## INFORMATION SHOWN

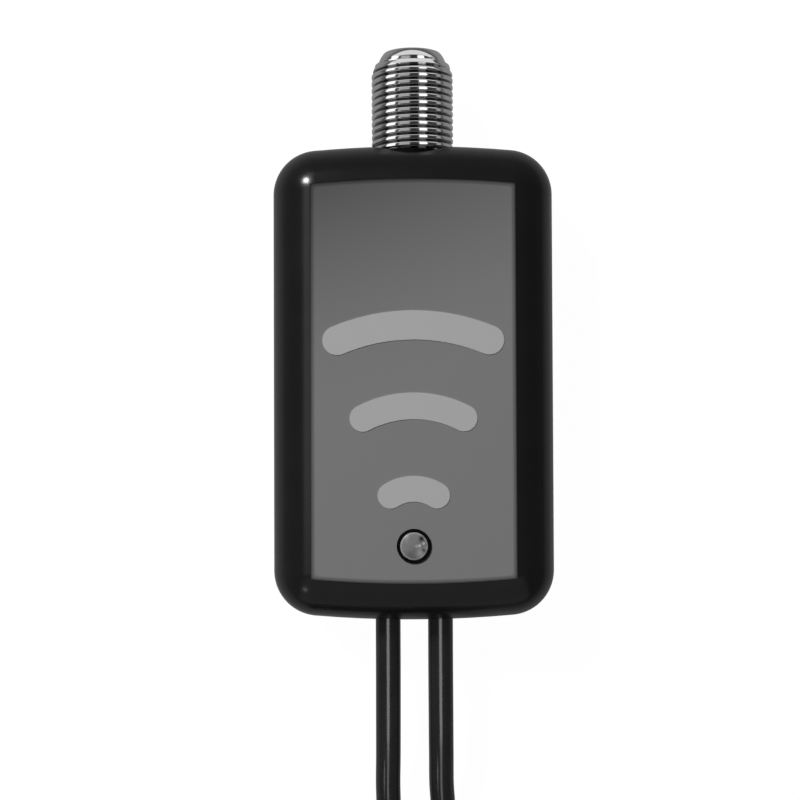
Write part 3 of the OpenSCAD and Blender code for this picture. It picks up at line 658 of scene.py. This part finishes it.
# ---------------------------------------------------------------- ties
# A coil lies this far above the floor, on its tie. All sizes are in mm.
COIL_Z = 0.5
STRAP_WIDTH, STRAP_T, STRAP_STEP = 3.9, 0.44, 0.35
# Room beside the cords, the gap between the tape's layers, and the points over which it climbs.
STRAP_ROOM, LAYER_GAP, CLIMB = 0.4, 0.04, 7


def rounded_path(w, h, r):
    """Points and outward normals round a rectangle with round corners, from its top's middle."""
    out = []
    side, rise = w / 2 - r, h / 2 - r
    corners = [(side, rise, 90), (side, -rise, 0), (-side, -rise, -90), (-side, rise, -180)]
    top = Vector((0, h / 2))
    last = top
    for x, y, start in corners:
        for k in range(9):
            a = math.radians(start - 90 * k / 8)
            normal = Vector((math.cos(a), math.sin(a)))
            point = Vector((x + r * math.cos(a), y + r * math.sin(a)))
            if k == 0:
                out += between(last, point, normal)
            out.append((point, normal))
            last = point
    return out + between(last, top, Vector((0, 1)))


def between(start, end, normal):
    """Points on the way from start to end, with a normal."""
    count = int((end - start).length / STRAP_STEP)
    return [(start + (end - start) * (m + 0.5) / count, normal) for m in range(count)]


def make_strap(centre, radius, across, up, angle):
    """Hook and loop tape round a coil: once round, and then over itself with a free end."""
    once = rounded_path(
        across * CORD_D + STRAP_ROOM + STRAP_T, up * CORD_D + STRAP_T, CORD_R + STRAP_T / 2
    )
    overlap = max(8, int(len(once) * 0.3))
    rows = []
    for i in range(len(once) + overlap):
        point, normal = once[i % len(once)]
        over = min(1.0, max(0.0, (i - len(once) + CLIMB) / CLIMB))
        rows.append((point + normal * (STRAP_T + LAYER_GAP) * over, normal))
    edge, half = STRAP_T / 2, STRAP_WIDTH / 2
    section = [(-half, 0), (-half + 0.06, edge * 0.8), (-half + 0.2, edge)]
    section += [(STRAP_WIDTH * k / 8, edge) for k in range(-3, 4)]
    section += [(-x, z) for x, z in reversed(section[:3])]
    section += [(x, -z) for x, z in reversed(section[1:-1])]
    turn = Matrix.Rotation(math.radians(angle), 4, "Z")
    middle = COIL_Z + up * CORD_D / 2
    verts = []
    for point, normal in rows:
        for side, lift in section:
            place = turn @ Vector((radius + point.x + normal.x * lift, side, 0))
            z = middle + point.y + normal.y * lift
            verts.append(((centre[0] + place.x) * MM, (centre[1] + place.y) * MM, z * MM))
    return verts, grid_faces(len(rows), len(section)) + end_caps(len(rows), len(section))


# Each strap: the coil, its middle radius, cords across and up, and where round it in degrees.
for name, tie, coil in (
    ("coax_strap", "coax_tie", (COAX_COIL_AT, 14.5, 2, 2, 225)),
    ("usb_strap", "usb_tie", (USB_COIL_AT, 15.5, 3, 3, 330)),
):
    piece(name, *make_strap(*coil), LOOKS["tie_fabric"], "tie_fabric", [tie])

# ---------------------------------------------------------------- plugs
# The boot's gap round the cord, how deep its grooves and how round its ribs are, and the length
# without ribs at its front, with a collar and without.
BOOT_GAP, RIB_DEPTH, RIB_ROUND = 0.02, 0.42, 0.12
COLLAR, NO_COLLAR = 1.6, 0.4


def on_plug(boot):
    """Puts (x, z, along) in the frame, in metres, for the plug of a boot. The plugs point away
    from the housing, along -Y, and along starts at the boot's back end."""
    _, middle, high = box_mm(boot)
    return lambda x, z, along: (
        (middle[0] + x) * MM, (high[1] - along) * MM, (middle[2] + z) * MM
    )


def ribbed_boot(back_r, front_r, length, ribs, collar=None):
    """Closed profile of a strain relief: ribs that widen towards the plug, and a collar."""
    bore = CORD_R + BOOT_GAP
    profile = [(bore, 0.0), (back_r - 0.2, 0.0), (back_r, 0.15)]
    ribbed = length - (COLLAR if collar else NO_COLLAR)
    for i in range(ribs):
        a, b = (i + 0.45) / ribs * ribbed, (i + 0.98) / ribs * ribbed
        r0, r1 = (back_r + (front_r - back_r) * t / ribbed for t in (a, b))
        profile += [
            (r0, a - RIB_ROUND), (r0 - 0.1, a), (r0 - RIB_DEPTH, a + RIB_ROUND),
            (r0 - RIB_DEPTH, b - 0.28), (r1 - 0.1, b - RIB_ROUND), (r1, b),
        ]
    if collar:
        profile += [(front_r, length - 1.5), (collar - 0.2, length - 1.5), (collar, length - 1.3)]
    profile.append((collar or front_r, length))
    return profile + [(bore, length)]


# Each boot's sizes: back radius, front radius, length, ribs, and the collar's radius.
for name, boot, sizes in (
    ("coax_strain_relief", "coax_boot", (2.1, 2.9, 8, 4, 3.3)),
    ("usb_strain_relief", "usb_boot", (2.1, 2.7, 9, 5)),
):
    shape = lathe(ribbed_boot(*sizes), on_plug(boot))
    piece(name, *shape, LOOKS["boot_rubber"], "boot_rubber", [boot], crease=50)

# The USB plug's overmould, in mm. Its stations: (along, width, height, both as shares; corner).
GRIP_WIDTH, GRIP_HEIGHT, GRIP_FROM, GRIP_SIDES = 15.6, 7.6, 9, 96
GRIP_STATIONS = [
    (0, 0.62, 0.72, 1.9), (0.15, 0.66, 0.78, 2.1), (0.6, 0.7, 0.82, 2.3), (1.6, 0.72, 0.84, 2.4),
    (2.3, 0.76, 0.86, 2.4), (2.9, 0.85, 0.92, 2.3), (3.5, 0.95, 0.975, 2.2), (4.3, 1.0, 1.0, 2.1),
    *((4.9 + 0.25 * k, 1.0, 1.0, 2.1) for k in range(60)),
    (20.6, 1.0, 1.0, 2.1), (21.3, 0.985, 0.97, 2.0), (21.75, 0.955, 0.93, 1.9),
    (22, 0.91, 0.86, 1.7),
]
# Finger grooves: from and to, their pitch, depth, half length and how far their ends slope.
GROOVE_FROM, GROOVE_TO, GROOVE_PITCH = 7.5, 16.5, 1.8
GROOVE_DEPTH, GROOVE_HALF, GROOVE_END = 0.22, 4.6, 0.5
# A quarter of the section: the share of its angle for the side, and the share left for the top.
SIDE_SHARE, TOP_SHARE = 0.3, 0.3


def make_grip():
    """A narrow shoulder that swells into a soft block with finger grooves."""
    verts = []
    put = on_plug("usb_boot")
    for along, across, tall, corner in GRIP_STATIONS:
        w, h = GRIP_WIDTH * across / 2, GRIP_HEIGHT * tall / 2
        groove = 0.0
        if GROOVE_FROM < along < GROOVE_TO:
            wave_at = math.sin(2 * math.pi * (along - GROOVE_FROM) / GROOVE_PITCH)
            groove = GROOVE_DEPTH * max(0.0, wave_at) ** 2
        r = min(corner, h - 0.05)
        for k in range(GRIP_SIDES):
            a = 2 * math.pi * k / GRIP_SIDES
            # Each quarter of the section is a side, a round corner and half the top or bottom.
            t = math.atan2(abs(math.sin(a)), abs(math.cos(a))) / (math.pi / 2)
            flat_x, flat_z = w - r, h - r
            if t < SIDE_SHARE:
                x, z = w, flat_z * t / SIDE_SHARE
            elif t < 1 - TOP_SHARE:
                c = (t - SIDE_SHARE) / (1 - SIDE_SHARE - TOP_SHARE) * math.pi / 2
                x, z = flat_x + r * math.cos(c), flat_z + r * math.sin(c)
            else:
                x, z = flat_x * (1 - t) / TOP_SHARE, h
                if x < GROOVE_HALF:
                    z -= groove * min(1.0, (GROOVE_HALF - x) / GROOVE_END)
            x, z = x if math.cos(a) >= 0 else -x, z if math.sin(a) >= 0 else -z
            verts.append(put(x, z, GRIP_FROM + along))
    rows = len(GRIP_STATIONS)
    return verts, grid_faces(rows, GRIP_SIDES) + end_caps(rows, GRIP_SIDES)


grip = make_grip()
piece("usb_overmould", *grip, LOOKS["boot_rubber"], "boot_rubber", ["usb_grip"], crease=50)

# ---------------------------------------------------------------- light and stage
# How far the floor reaches each way, and how far below it the plane lies that lights the object.
FLOOR_HALF, BOUNCE_DOWN = 3, 0.0002
FLOOR_ROUGH, FLOOR_SPECULAR = 0.9, 0.1
# The floor as seen, and as felt by the object: (its grey, its glow). The second one's glow fades
# out to BOUNCE_REACH metres from the object.
FLOOR_SEEN, FLOOR_FELT = (0.08, 0.985), (0.2, 0.2)
BOUNCE_REACH = 0.14
# It is whole within NEAR_SHARE of that, and falls to FAR_GLOW of itself.
NEAR_SHARE, FAR_GLOW = 0.15, 0.1
# The sky's grey, from straight down at 0 to straight up at 1.
SKY = [(0, 0.12), (0.5, 0.12), (0.54, 0.11), (0.58, 0.09), (0.66, 0.07), (0.8, 0.05), (1, 0.04)]
SKY_STRENGTH = 0.8
# Round lights: (the way towards it, its size, its power).
KEY = (-0.46, 0.526, 0.715), 0.2, 4.95
LOW = (-0.5, -0.68, 0.54), 0.13, 0.14
ROUND_TARGET, ROUND_DISTANCE = Vector((0, -0.005, 0.0075)), 1.0
# Strip lights: (name, from, to, in degrees from straight up, radiance, centre_y, length, low, the
# axis that it is parallel to). Those of the socket make the bright lines along it and the glint
# on its nose, those of the cords make the line along each lead, and those of the front cover
# make the pale band on its upper left edge and the faint light on the end with the leads.
SOCKET_STRIPS = [
    ("strip_0", -78, -49, 1.3, 0.027, 0.36, 0.06, "Y"),
    ("strip_1", -39, -7, 0.4, 0.027, 0.36, 0.06, "Y"),
    ("strip_2", 20, 42, 1.6, 0.027, 0.36, 0.06, "Y"),
    ("strip_3", 72, 88, 0.3, 0.027, 0.36, 0.06, "Y"),
    ("nose_strip", -82, -42, 0.75, 0.033, 1.3, 0, "X"),
]
CORD_STRIPS = [
    ("cord_strip", -13, 11, 4.0, -0.048, 0.4, -0.055, "Y"),
    ("cord_strip_low", -12, 9, 2.2, -0.045, 0.6, -0.55, "Y"),
]
COVER_STRIPS = [
    ("edge_strip", -37, -13, 0.62, 0.24, 0.6, 0, "Y"),
    ("end_strip", 15, 92, 0.16, -0.03, 0.7, 0, "X"),
]
STRIP_DISTANCE = 0.4


def stage_plane(name, z, material):
    mesh = bpy.data.meshes.new(name)
    corners = [(x * FLOOR_HALF, y * FLOOR_HALF, z) for x, y in ((-1, -1), (1, -1), (1, 1), (-1, 1))]
    mesh.from_pydata(corners, [], [(0, 1, 2, 3)])
    mesh.materials.append(material)
    made = new_object(name, mesh)
    return made


def plain_floor(name, grey, glow, reach=None):
    """A pale floor that glows by itself, out to reach from the object when that is given."""
    material = bpy.data.materials.new(name)
    material.use_nodes = True
    tree = material.node_tree
    shader = tree.nodes["Principled BSDF"]
    shader.inputs["Base Color"].default_value = (grey, grey, grey, 1)
    shader.inputs["Roughness"].default_value = FLOOR_ROUGH
    shader.inputs["Specular IOR Level"].default_value = FLOOR_SPECULAR
    shader.inputs["Emission Color"].default_value = (1, 1, 1, 1)
    shader.inputs["Emission Strength"].default_value = glow
    if reach:
        far = vector_node(tree, "LENGTH", node(tree, "TexCoord").outputs["Object"])
        share = math_node(tree, "DIVIDE", far, reach)
        near = ramp(tree, share, [(NEAR_SHARE, glow), (1, FAR_GLOW * glow)])
        tree.links.new(near, shader.inputs["Emission Strength"])
    return material


def round_light(name, direction, size, power):
    """A round soft light that faces the housing."""
    data = bpy.data.lights.new(name, "AREA")
    data.shape, data.size, data.energy = "DISK", size, power
    made = new_object(name, data)
    away = Vector(direction).normalized()
    made.location = ROUND_TARGET + away * ROUND_DISTANCE
    made.rotation_mode = "QUATERNION"
    made.rotation_quaternion = away.to_track_quat("Z", "Y")
    return made


def light_only(light, objects, state="INCLUDE"):
    """Links a light to some objects, or keeps it off them."""
    group = bpy.data.collections.new(light.name + "_sees")
    for made in objects:
        group.objects.link(made)
    light.light_linking.receiver_collection = group
    for member in group.collection_objects:
        member.light_linking.link_state = state


def strip_light(objects, name, start, end, radiance, centre_y, length, low, along):
    """A flat light, length long and parallel to an axis, that only some objects see. It spans the
    angles from start to end, in degrees from straight up, as seen from centre_y. Its own middle
    is low metres further along Y."""
    middle, half = math.radians((start + end) / 2), math.radians((end - start) / 2)
    data = bpy.data.lights.new(name, "AREA")
    across = 2 * STRIP_DISTANCE * math.tan(half)
    data.shape = "RECTANGLE"
    data.size, data.size_y = (across, length) if along == "Y" else (length, across)
    data.energy = radiance * math.pi * data.size * data.size_y
    made = new_object(name, data)
    made.matrix_world = (
        Matrix.Translation((0, centre_y, MID_Z)) @ Matrix.Rotation(middle, 4, along)
        @ Matrix.Translation((0, low, STRIP_DISTANCE))
    )
    light_only(made, objects)


def make_floor():
    """The floor that the camera sees, and one just below that only lights the object."""
    seen = stage_plane("floor", 0, plain_floor("floor_seen", *FLOOR_SEEN))
    seen.visible_glossy = seen.visible_diffuse = False
    seen.visible_transmission = seen.visible_shadow = False
    bounce = plain_floor("floor_bounce", *FLOOR_FELT, BOUNCE_REACH)
    stage_plane("floor_bounce", -BOUNCE_DOWN, bounce).visible_camera = False


def make_world():
    """A dim sky for the object, and plain white for the camera."""
    world = bpy.data.worlds.new("studio")
    world.use_nodes = True
    bpy.context.scene.world = world
    tree = world.node_tree
    tree.nodes.clear()
    place = node(tree, "TexCoord").outputs["Generated"]
    split = node(tree, "SeparateXYZ", None, Vector=place)
    upward = node(tree, "MapRange", None, Value=split.outputs[2], From_Min=-1.0, From_Max=1.0)
    sky = ramp(tree, upward.outputs[0], SKY, "LINEAR")
    light = node(tree, "Background", None, Color=sky, Strength=SKY_STRENGTH)
    shown = node(tree, "Background", None, Color=(1, 1, 1, 1), Strength=1.0)
    mixed = node(tree, "MixShader", None, Fac=node(tree, "LightPath").outputs["Is Camera Ray"])
    tree.links.new(light.outputs[0], mixed.inputs[1])
    tree.links.new(shown.outputs[0], mixed.inputs[2])
    out = tree.nodes.new("ShaderNodeOutputWorld")
    tree.links.new(mixed.outputs[0], out.inputs["Surface"])


def make_lights():
    light_only(round_light("key", *KEY), [socket], "EXCLUDE")
    round_light("low", *LOW)
    for objects, strips in (
        ([socket], SOCKET_STRIPS),
        ([coax_cord, usb_cord], CORD_STRIPS),
        ([frame["nodes"]["front_cover"]], COVER_STRIPS),
    ):
        for strip in strips:
            strip_light(objects, *strip)


make_floor()
make_world()
make_lights()
bpy.context.scene.view_settings.view_transform = "Standard"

## WRITTEN INSTRUCTION
Each line from the start of the listing above through the line containing "STRAP_ROOM, LAYER_GAP, CLIMB = 0.4, 0.04, 7" should be copied exactly, please, with no other lines added.

## SOLUTION FOR THIS PROBLEM
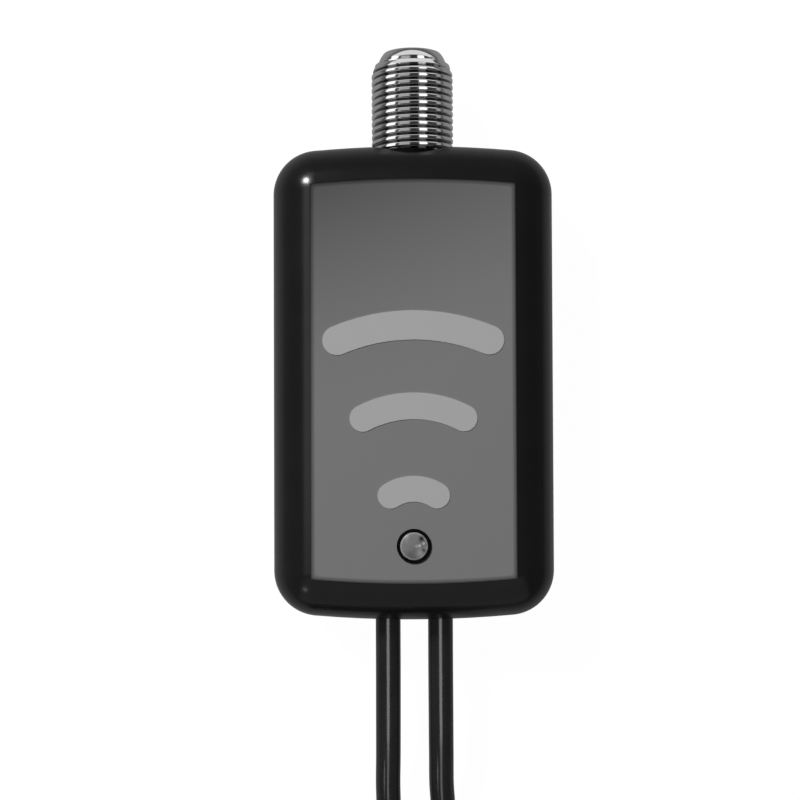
Write part 3 of the OpenSCAD and Blender code for this picture. It picks up at line 658 of scene.py. This part finishes it.
# ---------------------------------------------------------------- ties
# A coil lies this far above the floor, on its tie. All sizes are in mm.
COIL_Z = 0.5
STRAP_WIDTH, STRAP_T, STRAP_STEP = 3.9, 0.44, 0.35
# Room beside the cords, the gap between the tape's layers, and the points over which it climbs.
STRAP_ROOM, LAYER_GAP, CLIMB = 0.4, 0.04, 7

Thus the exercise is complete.